_SET TASK_.
All entries should be output exactly as they stand.

_RECORDS FOR THE TASK_.
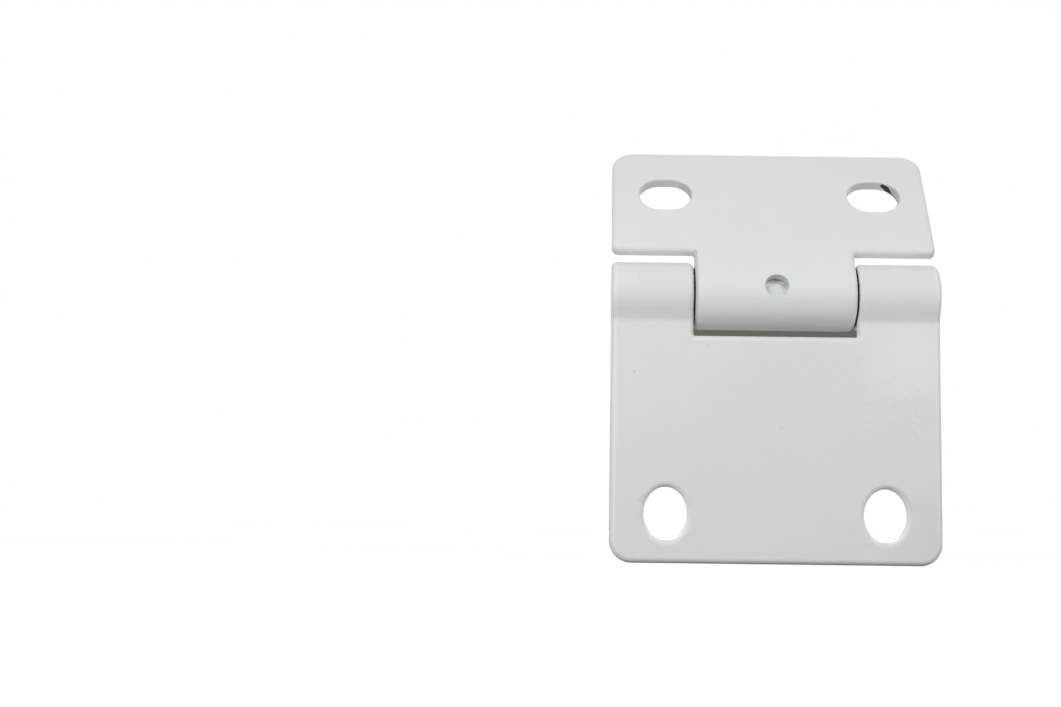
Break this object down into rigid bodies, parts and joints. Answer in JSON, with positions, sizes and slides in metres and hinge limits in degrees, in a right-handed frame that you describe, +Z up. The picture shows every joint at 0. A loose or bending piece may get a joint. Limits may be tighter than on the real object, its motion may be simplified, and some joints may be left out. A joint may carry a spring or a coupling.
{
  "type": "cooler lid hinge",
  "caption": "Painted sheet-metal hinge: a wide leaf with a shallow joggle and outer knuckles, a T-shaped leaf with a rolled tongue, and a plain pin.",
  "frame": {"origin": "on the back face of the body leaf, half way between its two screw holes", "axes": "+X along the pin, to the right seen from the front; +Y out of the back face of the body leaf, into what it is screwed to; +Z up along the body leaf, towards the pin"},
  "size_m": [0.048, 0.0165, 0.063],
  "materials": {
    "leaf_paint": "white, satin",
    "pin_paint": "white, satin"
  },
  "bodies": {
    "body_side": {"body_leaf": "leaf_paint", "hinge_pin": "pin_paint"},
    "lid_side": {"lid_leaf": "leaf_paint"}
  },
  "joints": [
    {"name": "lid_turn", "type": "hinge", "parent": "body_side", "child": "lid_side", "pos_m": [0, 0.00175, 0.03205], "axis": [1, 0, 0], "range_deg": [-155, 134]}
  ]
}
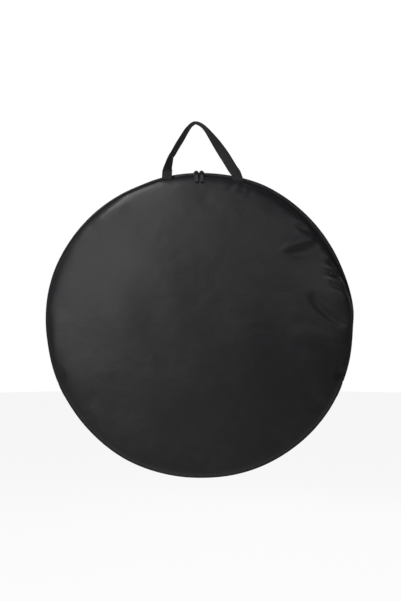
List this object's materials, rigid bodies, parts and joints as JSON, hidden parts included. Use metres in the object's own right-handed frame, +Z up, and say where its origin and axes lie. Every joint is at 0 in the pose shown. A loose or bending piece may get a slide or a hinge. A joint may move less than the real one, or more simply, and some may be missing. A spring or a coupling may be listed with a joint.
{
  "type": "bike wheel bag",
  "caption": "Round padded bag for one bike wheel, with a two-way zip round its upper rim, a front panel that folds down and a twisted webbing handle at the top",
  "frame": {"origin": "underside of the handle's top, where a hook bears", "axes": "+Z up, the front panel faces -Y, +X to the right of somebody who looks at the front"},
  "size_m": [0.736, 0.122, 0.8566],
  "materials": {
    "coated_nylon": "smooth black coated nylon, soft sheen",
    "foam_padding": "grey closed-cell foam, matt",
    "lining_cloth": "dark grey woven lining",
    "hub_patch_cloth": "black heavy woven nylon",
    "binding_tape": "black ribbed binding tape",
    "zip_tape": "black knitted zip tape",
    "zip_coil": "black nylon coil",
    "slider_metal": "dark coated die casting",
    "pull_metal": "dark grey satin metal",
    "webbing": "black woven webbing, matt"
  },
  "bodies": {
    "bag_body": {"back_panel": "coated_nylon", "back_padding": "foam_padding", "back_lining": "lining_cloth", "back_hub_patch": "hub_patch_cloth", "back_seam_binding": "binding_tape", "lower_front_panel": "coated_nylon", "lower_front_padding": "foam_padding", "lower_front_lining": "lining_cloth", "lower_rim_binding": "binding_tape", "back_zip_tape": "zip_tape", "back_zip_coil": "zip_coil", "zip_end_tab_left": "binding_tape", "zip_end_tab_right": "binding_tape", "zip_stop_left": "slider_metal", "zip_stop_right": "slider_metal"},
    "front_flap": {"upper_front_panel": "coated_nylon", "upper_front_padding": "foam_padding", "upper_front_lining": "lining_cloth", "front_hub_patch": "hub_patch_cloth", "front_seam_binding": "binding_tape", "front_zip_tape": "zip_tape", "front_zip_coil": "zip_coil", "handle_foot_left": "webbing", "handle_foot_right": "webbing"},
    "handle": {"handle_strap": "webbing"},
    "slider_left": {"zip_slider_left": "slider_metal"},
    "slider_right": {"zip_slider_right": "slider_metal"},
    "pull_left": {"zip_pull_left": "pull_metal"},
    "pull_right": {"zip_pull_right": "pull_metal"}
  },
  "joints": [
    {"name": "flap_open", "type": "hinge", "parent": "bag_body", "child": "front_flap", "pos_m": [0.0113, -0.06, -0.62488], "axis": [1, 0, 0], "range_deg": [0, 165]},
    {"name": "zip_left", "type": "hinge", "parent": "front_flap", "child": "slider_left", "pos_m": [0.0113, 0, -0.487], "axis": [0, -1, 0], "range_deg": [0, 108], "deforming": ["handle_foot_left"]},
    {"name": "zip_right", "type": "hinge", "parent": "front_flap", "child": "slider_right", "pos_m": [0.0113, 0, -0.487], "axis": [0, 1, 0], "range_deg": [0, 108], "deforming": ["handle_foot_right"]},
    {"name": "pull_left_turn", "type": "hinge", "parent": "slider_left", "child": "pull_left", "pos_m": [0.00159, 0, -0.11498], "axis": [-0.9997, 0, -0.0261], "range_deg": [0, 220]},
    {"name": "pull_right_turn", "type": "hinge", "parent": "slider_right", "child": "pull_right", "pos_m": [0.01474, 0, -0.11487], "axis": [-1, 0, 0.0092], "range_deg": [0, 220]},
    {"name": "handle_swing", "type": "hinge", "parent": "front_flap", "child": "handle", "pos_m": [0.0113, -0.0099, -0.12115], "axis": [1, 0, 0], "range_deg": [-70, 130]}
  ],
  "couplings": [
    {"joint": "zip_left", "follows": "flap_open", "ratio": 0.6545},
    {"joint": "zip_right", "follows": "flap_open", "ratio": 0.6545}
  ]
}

_COMPLETED EXERCISE_.
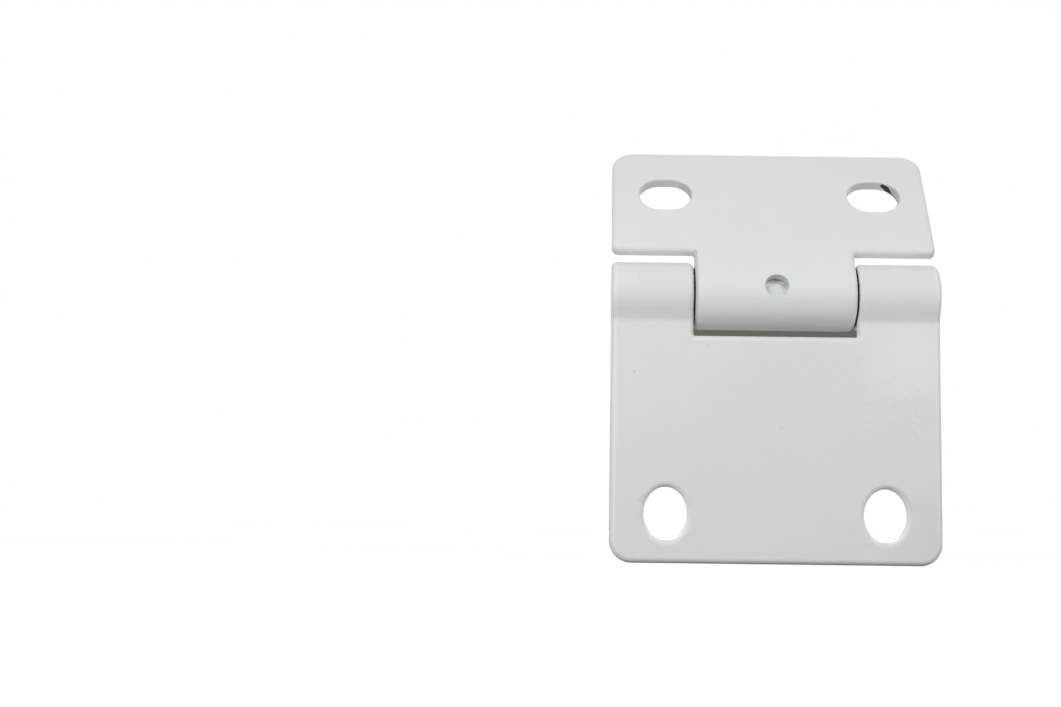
Break this object down into rigid bodies, parts and joints. Answer in JSON, with positions, sizes and slides in metres and hinge limits in degrees, in a right-handed frame that you describe, +Z up. The picture shows every joint at 0. A loose or bending piece may get a joint. Limits may be tighter than on the real object, its motion may be simplified, and some joints may be left out. A joint may carry a spring or a coupling.
{
  "type": "cooler lid hinge",
  "caption": "Painted sheet-metal hinge: a wide leaf with a shallow joggle and outer knuckles, a T-shaped leaf with a rolled tongue, and a plain pin.",
  "frame": {"origin": "on the back face of the body leaf, half way between its two screw holes", "axes": "+X along the pin, to the right seen from the front; +Y out of the back face of the body leaf, into what it is screwed to; +Z up along the body leaf, towards the pin"},
  "size_m": [0.048, 0.0165, 0.063],
  "materials": {
    "leaf_paint": "white, satin",
    "pin_paint": "white, satin"
  },
  "bodies": {
    "body_side": {"body_leaf": "leaf_paint", "hinge_pin": "pin_paint"},
    "lid_side": {"lid_leaf": "leaf_paint"}
  },
  "joints": [
    {"name": "lid_turn", "type": "hinge", "parent": "body_side", "child": "lid_side", "pos_m": [0, 0.00175, 0.03205], "axis": [1, 0, 0], "range_deg": [-155, 134]}
  ]
}
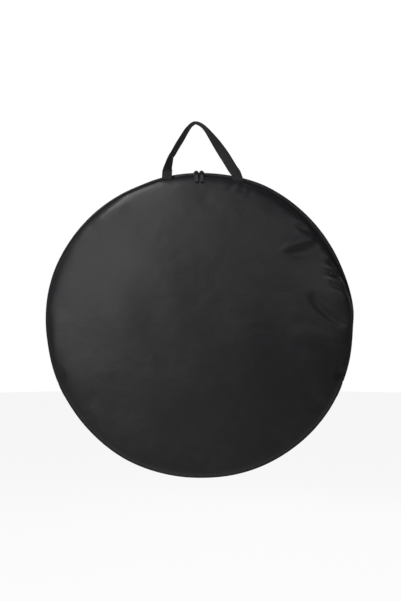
List this object's materials, rigid bodies, parts and joints as JSON, hidden parts included. Use metres in the object's own right-handed frame, +Z up, and say where its origin and axes lie. Every joint is at 0 in the pose shown. A loose or bending piece may get a slide or a hinge. A joint may move less than the real one, or more simply, and some may be missing. A spring or a coupling may be listed with a joint.
{
  "type": "bike wheel bag",
  "caption": "Round padded bag for one bike wheel, with a two-way zip round its upper rim, a front panel that folds down and a twisted webbing handle at the top",
  "frame": {"origin": "underside of the handle's top, where a hook bears", "axes": "+Z up, the front panel faces -Y, +X to the right of somebody who looks at the front"},
  "size_m": [0.736, 0.122, 0.8566],
  "materials": {
    "coated_nylon": "smooth black coated nylon, soft sheen",
    "foam_padding": "grey closed-cell foam, matt",
    "lining_cloth": "dark grey woven lining",
    "hub_patch_cloth": "black heavy woven nylon",
    "binding_tape": "black ribbed binding tape",
    "zip_tape": "black knitted zip tape",
    "zip_coil": "black nylon coil",
    "slider_metal": "dark coated die casting",
    "pull_metal": "dark grey satin metal",
    "webbing": "black woven webbing, matt"
  },
  "bodies": {
    "bag_body": {"back_panel": "coated_nylon", "back_padding": "foam_padding", "back_lining": "lining_cloth", "back_hub_patch": "hub_patch_cloth", "back_seam_binding": "binding_tape", "lower_front_panel": "coated_nylon", "lower_front_padding": "foam_padding", "lower_front_lining": "lining_cloth", "lower_rim_binding": "binding_tape", "back_zip_tape": "zip_tape", "back_zip_coil": "zip_coil", "zip_end_tab_left": "binding_tape", "zip_end_tab_right": "binding_tape", "zip_stop_left": "slider_metal", "zip_stop_right": "slider_metal"},
    "front_flap": {"upper_front_panel": "coated_nylon", "upper_front_padding": "foam_padding", "upper_front_lining": "lining_cloth", "front_hub_patch": "hub_patch_cloth", "front_seam_binding": "binding_tape", "front_zip_tape": "zip_tape", "front_zip_coil": "zip_coil", "handle_foot_left": "webbing", "handle_foot_right": "webbing"},
    "handle": {"handle_strap": "webbing"},
    "slider_left": {"zip_slider_left": "slider_metal"},
    "slider_right": {"zip_slider_right": "slider_metal"},
    "pull_left": {"zip_pull_left": "pull_metal"},
    "pull_right": {"zip_pull_right": "pull_metal"}
  },
  "joints": [
    {"name": "flap_open", "type": "hinge", "parent": "bag_body", "child": "front_flap", "pos_m": [0.0113, -0.06, -0.62488], "axis": [1, 0, 0], "range_deg": [0, 165]},
    {"name": "zip_left", "type": "hinge", "parent": "front_flap", "child": "slider_left", "pos_m": [0.0113, 0, -0.487], "axis": [0, -1, 0], "range_deg": [0, 108], "deforming": ["handle_foot_left"]},
    {"name": "zip_right", "type": "hinge", "parent": "front_flap", "child": "slider_right", "pos_m": [0.0113, 0, -0.487], "axis": [0, 1, 0], "range_deg": [0, 108], "deforming": ["handle_foot_right"]},
    {"name": "pull_left_turn", "type": "hinge", "parent": "slider_left", "child": "pull_left", "pos_m": [0.00159, 0, -0.11498], "axis": [-0.9997, 0, -0.0261], "range_deg": [0, 220]},
    {"name": "pull_right_turn", "type": "hinge", "parent": "slider_right", "child": "pull_right", "pos_m": [0.01474, 0, -0.11487], "axis": [-1, 0, 0.0092], "range_deg": [0, 220]},
    {"name": "handle_swing", "type": "hinge", "parent": "front_flap", "child": "handle", "pos_m": [0.0113, -0.0099, -0.12115], "axis": [1, 0, 0], "range_deg": [-70, 130]}
  ],
  "couplings": [
    {"joint": "zip_left", "follows": "flap_open", "ratio": 0.6545},
    {"joint": "zip_right", "follows": "flap_open", "ratio": 0.6545}
  ]
}